Mains Paper 2: Governance
Prelims level: Right to Privacy
Mains level: Government policies and interventions for development in various sectors and issues arising out of their design and implementation
• Privacy concerns regarding the state, in terms of the exercise of surveillance powers, stems from the asymmetry and monopoly of power in favour of the executive.
• These concerns have only increased in a digital world where our intimate details, thoughts, and relationships are contained in our smartphones and computers.
Key highlights of the IT Act
• The notification and the underlying section and rules of the IT Act have reignited the debate on the constitutionality of such surveillance measures.
• First, unlike the Telegraph Act, the powers under the IT Act are broader, and include the power to intercept, monitor, and decrypt “any information” generated, transmitted, received, or stored in “any” computer resource (think all your WhatsApp conversations, Facebook messages on your computer and smartphone).
• Second, while the amended Section 69 of the IT Act, and its 2009 regulations,
empowered the central and state governments, or “any of its authorized officers”, to conduct such activities, the notification has empowered 10 agencies (including the Commissioner of Police, Delhi) to do so.
• Orders for such digital surveillance actions could only originate after the preapproval of the Union home secretary or the appropriate state government’s home secretary; law enforcement agencies had no competence to do so.
• However, the MHA notification denudes the competent authority of such powers and sets up the stage for mass surveillance.
• The actual notification itself does not clearly require the Union Home Secretary to pre-approve such surveillance orders.
• In contrast, the legal regime under the older Telegraph Act and its rules still explicitly requires the appropriate home secretary to pre-approve wiretapping orders, except in emergency situations.
• Third, after the Supreme Court’s decision in the privacy and Aadhaar cases (that allowing disclosure of information in the interest of national security in the hands of a joint secretary is unconstitutional and judicial scrutiny may be necessary), these legal provisions are untenable.
• Finally, it is also jarring that the notification was not preceded by any public discussion, consultation or parliamentary debate, even though Parliament’s Winter Session had already commenced at the time of its issuance.
• The MHA notification raises the larger issue that our current communications surveillance and data access laws are contradictory, anachronistic and insufficient to protect privacy, rule of law and institutional accountability in digital India.
• We have the second-largest internet user base in the world.
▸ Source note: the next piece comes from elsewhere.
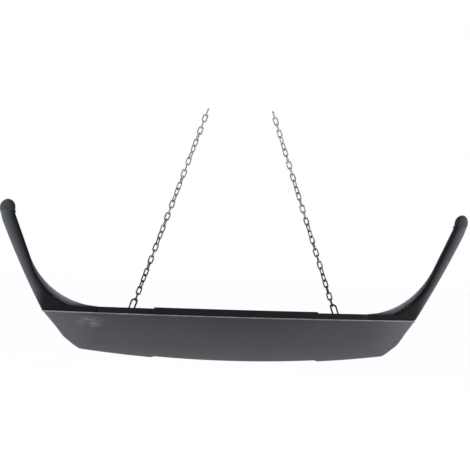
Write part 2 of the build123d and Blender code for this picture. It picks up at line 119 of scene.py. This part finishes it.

• Our current surveillance infrastructure lacks proper transparency and accountability.
• It is completely under executive control, with no parliamentary or judicial oversight, either ex-ante or ex-post, of surveillance measures.
• This is in stark contrast to the situation in other countries such as Germany, South Africa, UK and the US.
• Even the report released by the Justice Srikrishna Committee on Data Protection noted that the lack of inter-branch oversight in surveillance, “is not just a gap that is deleterious in practice but, post the judgment of the Supreme Court in Puttaswamy, potentially unconstitutional.”
• Notably, many agencies listed in the notification, such as the Intelligence Bureau and R&AW lack statutory basis.
• The situation is further exacerbated because illegally obtained evidence is admissible in India.
• Indeed, in 2014, in response to a question in Parliament, the government acknowledged that there had been multiple incidents of physical and electronic surveillance taking place without authorisation across Gujarat, Himachal Pradesh, and the NCT of Delhi.
• India urgently needs a Privacy Act, which will specifically address issues of surveillance and interception, an issue left unaddressed in the draft Data Protection Bill released by the Justice Srikrishna Committee.
• The Indian Privacy Code, 2018, is a model Bill that stipulates that all communications surveillance and data access orders require approval by serving high court judges designated to special surveillance review tribunals.
• It also envisages a division of a privacy commission to help regulate and oversee surveillance activities, with regular briefings to Parliament to ensure democratic accountability.
• Surveillance is a serious issue that affects all of us.
• Urgent legislative action is needed if we are to avoid sleepwalking into a surveillance society.
Q.1) Which of the following rights are recommended by National Commission to
Review the Working of the Constitution (NCRWC) to be made as Fundamental Rights?
1. Right to privacy and family life
2. Right against torture
3. Right to safe drinking water
4. Right to rural wage employment for a minimum of 80 days in a year.
Select the correct answer using the code given below.
(a) 1, 2 and 4 only
(b) 2 and 3 only
(c) 3 and 4 only
(d) 1, 2, 3 and 4
Q.1) Define the IT Act. What are the major highlights raised in the Indian Privacy Code, 2018?